With the virtually millions of different makes and models out there, why no newer style Mercury Cougar kits? I own a 2000 Cougar, and would love to have a model of it. 

Hey, if they can put out a Deora kit, they can put out a Cougar!


----------



## Pete McKay (Dec 20, 2006)

I know there was a 1990 era Cougar done because I did one on a SCCA Mustang chassis that was really nice. Looked a little like this:










I tried to to a search, boy you have no idea what comes up with you Google "Cougar". Still I couldn't even find the 1990 kit listed or pictured. I couldn't even find a resin version.


----------



## 440 dakota (Feb 23, 2006)

Revell did the 1990 era,it was reintroduced as a lowrider a few years ago,I'm guessing the potential money to be made on a 2000 Cougar wouldn't justify tooling dollars spent,there are lots and lots of missing car/truck models that would make great subjects


----------



## Stu Pidasso (Apr 5, 2008)

Yeah but the 1990 version looks nothing like the one I want. Here's my car:


----------



## Jon Mopar (Feb 24, 2011)

I could have sworn ERTL/snapfast released a version in low numbers....it was like a 99


----------



## RallyJack (Jul 10, 2009)

It was the Probe version and all were Mazda underpinnings.


----------



## CJTORINO (Jan 20, 2003)

Stu Pidasso said:


> With the virtually millions of different makes and models out there, why no newer style Mercury Cougar kits?

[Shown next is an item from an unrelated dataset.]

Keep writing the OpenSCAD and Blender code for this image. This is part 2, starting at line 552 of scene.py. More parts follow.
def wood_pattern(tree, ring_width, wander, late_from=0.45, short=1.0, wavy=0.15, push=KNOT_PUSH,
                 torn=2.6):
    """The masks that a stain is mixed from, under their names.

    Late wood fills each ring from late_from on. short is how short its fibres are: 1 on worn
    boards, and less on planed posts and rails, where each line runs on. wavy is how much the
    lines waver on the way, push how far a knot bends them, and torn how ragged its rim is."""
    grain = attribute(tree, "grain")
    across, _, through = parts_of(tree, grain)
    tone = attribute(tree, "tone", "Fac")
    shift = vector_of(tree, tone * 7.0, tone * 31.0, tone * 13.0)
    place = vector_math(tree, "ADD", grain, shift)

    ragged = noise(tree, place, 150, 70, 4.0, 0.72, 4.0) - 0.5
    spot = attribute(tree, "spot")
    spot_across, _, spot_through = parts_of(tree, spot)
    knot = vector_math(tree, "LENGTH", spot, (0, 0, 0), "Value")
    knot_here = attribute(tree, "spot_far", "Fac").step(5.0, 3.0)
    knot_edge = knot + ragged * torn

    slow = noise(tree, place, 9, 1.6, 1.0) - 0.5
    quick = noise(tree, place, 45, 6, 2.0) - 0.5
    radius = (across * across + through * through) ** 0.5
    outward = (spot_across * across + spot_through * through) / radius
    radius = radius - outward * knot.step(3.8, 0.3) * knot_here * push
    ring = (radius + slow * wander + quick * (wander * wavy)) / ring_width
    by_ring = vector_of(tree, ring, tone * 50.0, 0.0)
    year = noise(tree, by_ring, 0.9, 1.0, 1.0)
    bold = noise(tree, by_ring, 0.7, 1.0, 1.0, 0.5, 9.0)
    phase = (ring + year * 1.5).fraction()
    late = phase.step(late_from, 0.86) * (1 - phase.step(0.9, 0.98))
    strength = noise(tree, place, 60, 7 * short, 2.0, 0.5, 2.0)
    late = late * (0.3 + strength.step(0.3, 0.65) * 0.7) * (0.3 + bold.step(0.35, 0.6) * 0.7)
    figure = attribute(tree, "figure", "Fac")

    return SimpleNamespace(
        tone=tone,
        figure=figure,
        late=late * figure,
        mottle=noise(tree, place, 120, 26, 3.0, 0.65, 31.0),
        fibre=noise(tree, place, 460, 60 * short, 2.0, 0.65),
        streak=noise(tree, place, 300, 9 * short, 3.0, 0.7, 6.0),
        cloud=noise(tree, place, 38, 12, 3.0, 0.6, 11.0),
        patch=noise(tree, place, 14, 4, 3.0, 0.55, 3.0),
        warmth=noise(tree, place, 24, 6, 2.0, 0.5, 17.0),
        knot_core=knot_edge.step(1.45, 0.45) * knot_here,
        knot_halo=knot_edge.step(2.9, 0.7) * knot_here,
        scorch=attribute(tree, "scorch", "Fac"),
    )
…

I own a 2000 Cougar, and would love to have a model of it.


 
*Answer:*

*mercury only sold a few of those things, before they were *
*discontinued. a plastic model of an unpopular car that wouldnt sell as a 1:1 isnt a strong candidate for replication in styrene.*
*why do you keep asking?*

*oh, I see your board name.......:drunk::tongue:*


----------